Apart from an emphasis on the role of counselling supervision many counsellor training programmes still give scant attention to helping counsellors develop ways of monitoring their ongoing effectiveness.
In my own practice I have developed a variety of ways of evaluating my own effectiveness over and above the use of regular counselling supervision: for example, by monitoring the number of clients who do not attend a second appointment after their first meeting. I have heard counsellors talk as if this is the norm and has nothing to do with them. This may be true, of course.
For example, those working in GP practices where referrals may be inappropriate; where clients are disappointed when the counsellor does not behave like a medical practitioner by providing cures’ where it is normal for people simply to miss an appointment with their doctor and this attitude carries over to the counsellor – these counsellors have to contend with difficulties outside of their control.

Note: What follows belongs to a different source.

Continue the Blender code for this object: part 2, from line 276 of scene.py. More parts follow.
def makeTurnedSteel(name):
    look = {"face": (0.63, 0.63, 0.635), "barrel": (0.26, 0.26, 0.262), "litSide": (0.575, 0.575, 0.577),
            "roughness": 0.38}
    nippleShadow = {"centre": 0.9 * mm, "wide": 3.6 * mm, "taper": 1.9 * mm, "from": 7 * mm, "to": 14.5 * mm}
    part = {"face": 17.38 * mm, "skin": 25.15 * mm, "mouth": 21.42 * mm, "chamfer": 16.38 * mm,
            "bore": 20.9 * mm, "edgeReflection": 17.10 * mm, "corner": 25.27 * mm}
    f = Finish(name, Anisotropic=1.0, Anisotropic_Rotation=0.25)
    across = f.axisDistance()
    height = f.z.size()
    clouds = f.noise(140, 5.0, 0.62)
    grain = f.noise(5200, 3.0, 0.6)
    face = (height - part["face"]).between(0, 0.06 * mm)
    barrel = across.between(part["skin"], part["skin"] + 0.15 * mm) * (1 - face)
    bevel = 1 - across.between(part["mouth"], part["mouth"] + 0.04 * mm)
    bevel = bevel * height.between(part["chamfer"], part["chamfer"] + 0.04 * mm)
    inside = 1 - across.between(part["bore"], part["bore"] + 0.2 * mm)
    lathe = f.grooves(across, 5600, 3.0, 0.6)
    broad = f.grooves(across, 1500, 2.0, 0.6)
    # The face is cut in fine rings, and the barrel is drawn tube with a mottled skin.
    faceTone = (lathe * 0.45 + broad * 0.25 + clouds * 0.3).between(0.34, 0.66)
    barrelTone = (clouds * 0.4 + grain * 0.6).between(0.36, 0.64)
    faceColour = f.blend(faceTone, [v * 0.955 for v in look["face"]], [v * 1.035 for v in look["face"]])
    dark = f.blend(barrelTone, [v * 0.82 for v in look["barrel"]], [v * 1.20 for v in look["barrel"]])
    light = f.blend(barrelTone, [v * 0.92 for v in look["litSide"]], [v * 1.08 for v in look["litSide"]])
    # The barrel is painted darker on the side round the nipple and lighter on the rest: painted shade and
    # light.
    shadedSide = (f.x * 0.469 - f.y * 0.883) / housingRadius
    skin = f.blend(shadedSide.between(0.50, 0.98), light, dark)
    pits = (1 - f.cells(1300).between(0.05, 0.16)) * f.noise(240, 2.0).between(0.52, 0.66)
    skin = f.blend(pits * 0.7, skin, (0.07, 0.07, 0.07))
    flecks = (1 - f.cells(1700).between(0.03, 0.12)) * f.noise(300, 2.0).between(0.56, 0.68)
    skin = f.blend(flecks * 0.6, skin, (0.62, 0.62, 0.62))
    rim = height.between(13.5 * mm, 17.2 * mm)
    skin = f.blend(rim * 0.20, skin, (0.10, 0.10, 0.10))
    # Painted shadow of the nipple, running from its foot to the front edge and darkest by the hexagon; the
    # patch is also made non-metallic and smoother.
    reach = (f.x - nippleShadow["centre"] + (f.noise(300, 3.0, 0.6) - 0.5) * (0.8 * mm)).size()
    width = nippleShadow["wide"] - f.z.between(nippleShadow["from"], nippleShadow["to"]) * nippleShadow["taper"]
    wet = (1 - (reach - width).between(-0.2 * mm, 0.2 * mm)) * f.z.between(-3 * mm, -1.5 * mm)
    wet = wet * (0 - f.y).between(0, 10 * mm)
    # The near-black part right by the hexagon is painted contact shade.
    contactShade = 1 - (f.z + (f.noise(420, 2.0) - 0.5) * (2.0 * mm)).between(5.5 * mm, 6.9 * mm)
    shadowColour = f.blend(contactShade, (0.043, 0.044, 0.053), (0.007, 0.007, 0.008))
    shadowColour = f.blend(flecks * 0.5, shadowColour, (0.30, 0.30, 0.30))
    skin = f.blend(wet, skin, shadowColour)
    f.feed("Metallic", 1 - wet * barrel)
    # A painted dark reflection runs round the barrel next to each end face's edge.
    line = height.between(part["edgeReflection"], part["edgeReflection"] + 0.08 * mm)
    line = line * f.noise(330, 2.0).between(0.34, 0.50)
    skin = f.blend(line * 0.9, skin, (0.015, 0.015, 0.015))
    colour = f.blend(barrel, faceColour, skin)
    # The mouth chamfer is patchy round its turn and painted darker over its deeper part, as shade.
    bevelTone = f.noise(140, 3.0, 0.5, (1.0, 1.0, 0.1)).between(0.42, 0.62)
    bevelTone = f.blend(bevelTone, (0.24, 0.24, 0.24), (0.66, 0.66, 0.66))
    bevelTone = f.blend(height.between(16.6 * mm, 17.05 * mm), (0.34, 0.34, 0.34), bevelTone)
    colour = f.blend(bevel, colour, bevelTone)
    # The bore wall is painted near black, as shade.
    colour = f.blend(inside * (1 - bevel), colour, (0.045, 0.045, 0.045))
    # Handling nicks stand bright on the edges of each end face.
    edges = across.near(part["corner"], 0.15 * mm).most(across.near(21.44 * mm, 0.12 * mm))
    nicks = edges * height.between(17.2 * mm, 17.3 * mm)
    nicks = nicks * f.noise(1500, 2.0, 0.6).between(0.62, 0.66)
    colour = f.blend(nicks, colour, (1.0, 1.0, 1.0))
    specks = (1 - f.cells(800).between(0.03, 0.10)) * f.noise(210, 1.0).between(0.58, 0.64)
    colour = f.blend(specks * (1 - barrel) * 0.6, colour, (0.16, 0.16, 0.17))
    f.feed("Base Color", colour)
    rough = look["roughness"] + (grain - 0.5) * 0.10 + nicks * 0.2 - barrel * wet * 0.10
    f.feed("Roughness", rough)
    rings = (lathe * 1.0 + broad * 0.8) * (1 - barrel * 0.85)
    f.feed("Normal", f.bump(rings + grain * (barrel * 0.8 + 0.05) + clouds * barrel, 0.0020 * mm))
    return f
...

However, such arguments do not hold true for a counsellor in private practice who has far more control over the clients they see. In my own practice it is extremely rare that a client fails to return without good reason following an assessment session. Because it is unusual, when it does happen I undertake a ‘post-mortem’ of our work to see what part, if any, I may have played in the process.
Dear Gladeana, i totally agree with your views as constructive feedback is an indication that you are either doing good or badly. Is a shame as a social worker am not allowed to practise in this way whereas as a therapist i need to validate my practice all times. Yet our social workers have an unestimable power which some of my colleagues abuse BIG TIME!!